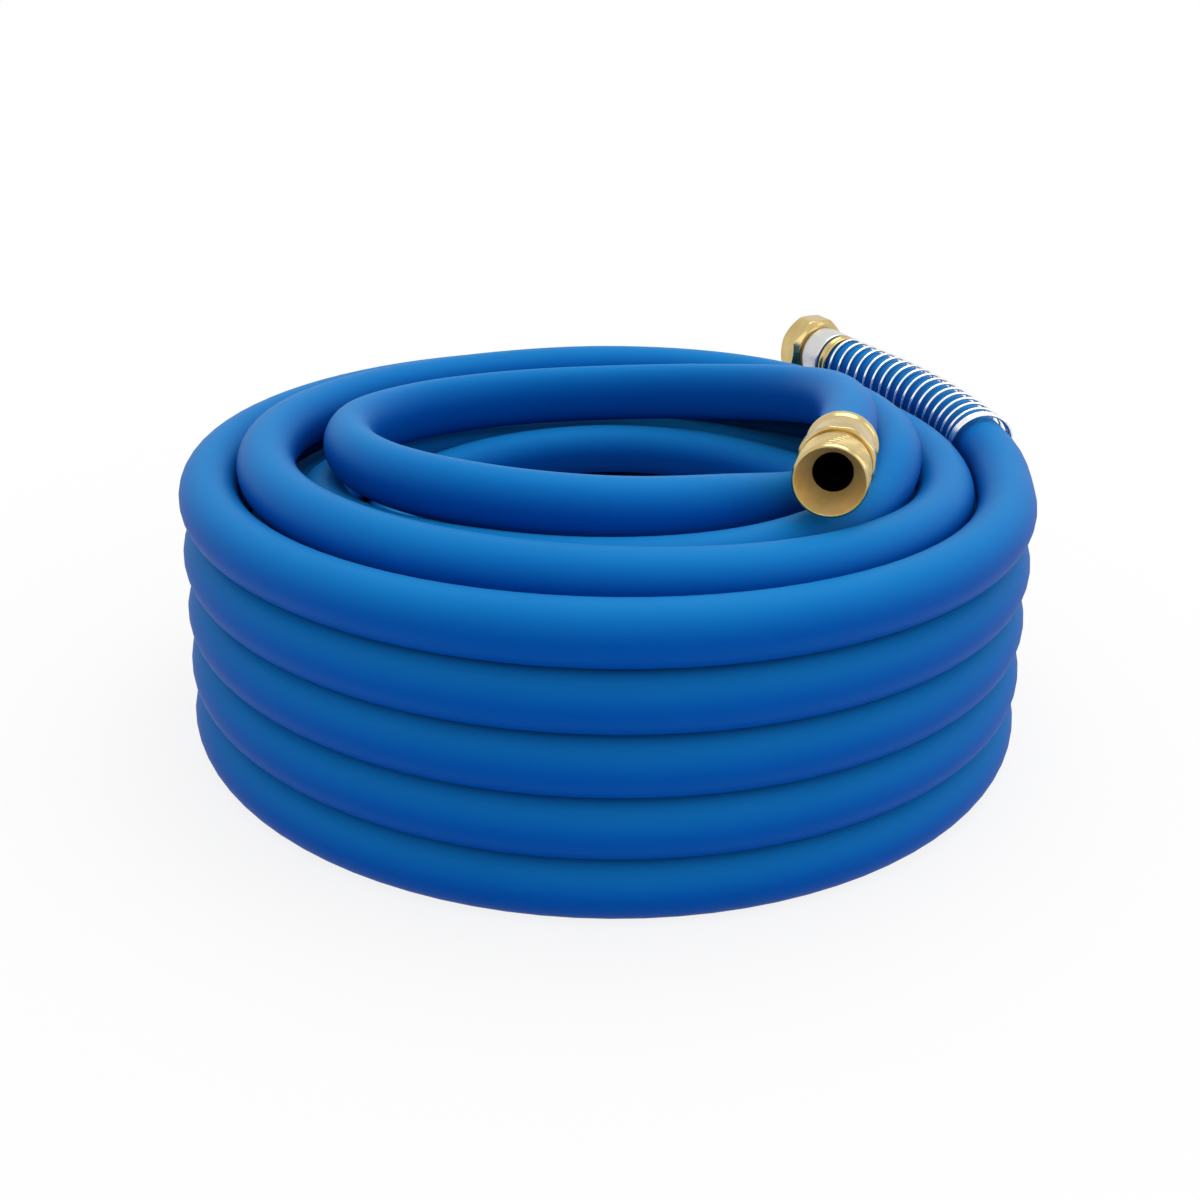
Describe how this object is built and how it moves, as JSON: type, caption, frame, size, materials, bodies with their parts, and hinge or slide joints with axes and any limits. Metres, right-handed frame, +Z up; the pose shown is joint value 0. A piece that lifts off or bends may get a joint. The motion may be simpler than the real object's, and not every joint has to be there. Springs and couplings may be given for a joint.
{
  "type": "coiled water hose",
  "caption": "Flexible hose wound in a flat-based coil, with a threaded male end, a swivel-nut female end and a spring bend guard.",
  "frame": {"origin": "middle of the part's box, on the floor that the coil lies on", "axes": "+Z up, the coil's axis; -Y towards the side the male end points to"},
  "size_m": [0.3518, 0.3454, 0.1476],
  "materials": {
    "hose_rubber": "satin",
    "brass": "machined, bright",
    "bright_steel": "zinc plated, bright",
    "spring_wire": "bright drawn wire",
    "washer_rubber": "matt"
  },
  "bodies": {
    "hose_body": {"hose": "hose_rubber", "spring_guard": "spring_wire", "male_fitting": "brass", "male_ferrule": "brass", "female_stem": "brass", "female_ferrule": "bright_steel", "ridged_ring": "brass"},
    "nut_body": {"swivel_nut": "brass", "washer": "washer_rubber"}
  },
  "joints": [
    {"name": "nut_spin", "type": "hinge", "parent": "hose_body", "child": "nut_body", "pos_m": [0.10034, 0.16391, 0.11655], "axis": [-0.5169, 0.8529, 0.0726], "continuous": true}
  ]
}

--------------------------------------------------

(SHORT EXERCISE):
Recite the full listing above exactly.

(THE ANSWER):
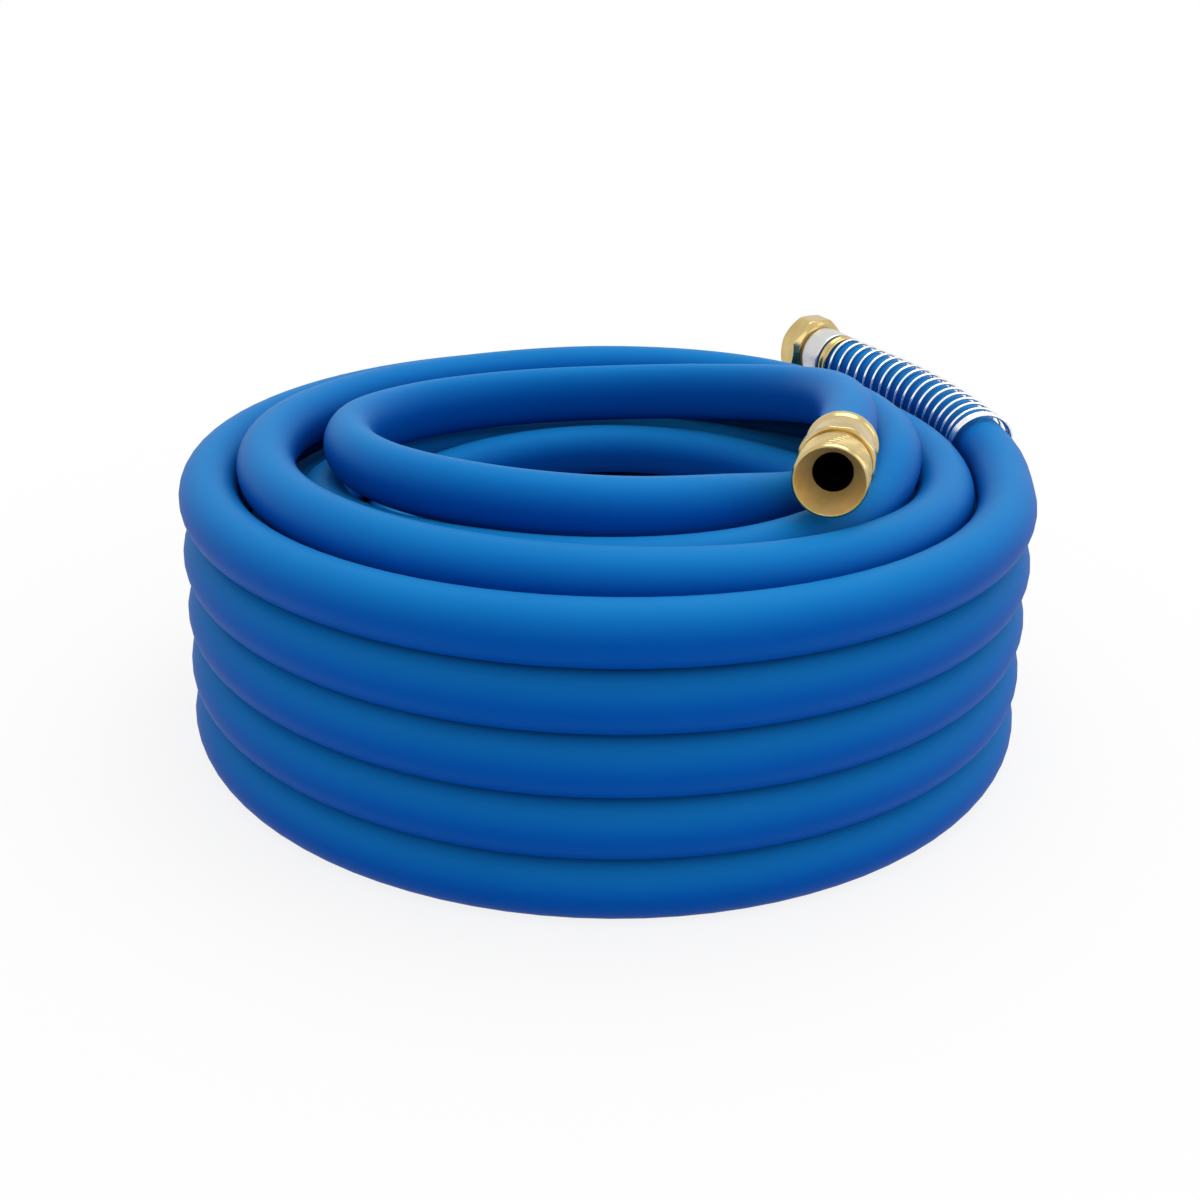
Describe how this object is built and how it moves, as JSON: type, caption, frame, size, materials, bodies with their parts, and hinge or slide joints with axes and any limits. Metres, right-handed frame, +Z up; the pose shown is joint value 0. A piece that lifts off or bends may get a joint. The motion may be simpler than the real object's, and not every joint has to be there. Springs and couplings may be given for a joint.
{
  "type": "coiled water hose",
  "caption": "Flexible hose wound in a flat-based coil, with a threaded male end, a swivel-nut female end and a spring bend guard.",
  "frame": {"origin": "middle of the part's box, on the floor that the coil lies on", "axes": "+Z up, the coil's axis; -Y towards the side the male end points to"},
  "size_m": [0.3518, 0.3454, 0.1476],
  "materials": {
    "hose_rubber": "satin",
    "brass": "machined, bright",
    "bright_steel": "zinc plated, bright",
    "spring_wire": "bright drawn wire",
    "washer_rubber": "matt"
  },
  "bodies": {
    "hose_body": {"hose": "hose_rubber", "spring_guard": "spring_wire", "male_fitting": "brass", "male_ferrule": "brass", "female_stem": "brass", "female_ferrule": "bright_steel", "ridged_ring": "brass"},
    "nut_body": {"swivel_nut": "brass", "washer": "washer_rubber"}
  },
  "joints": [
    {"name": "nut_spin", "type": "hinge", "parent": "hose_body", "child": "nut_body", "pos_m": [0.10034, 0.16391, 0.11655], "axis": [-0.5169, 0.8529, 0.0726], "continuous": true}
  ]
}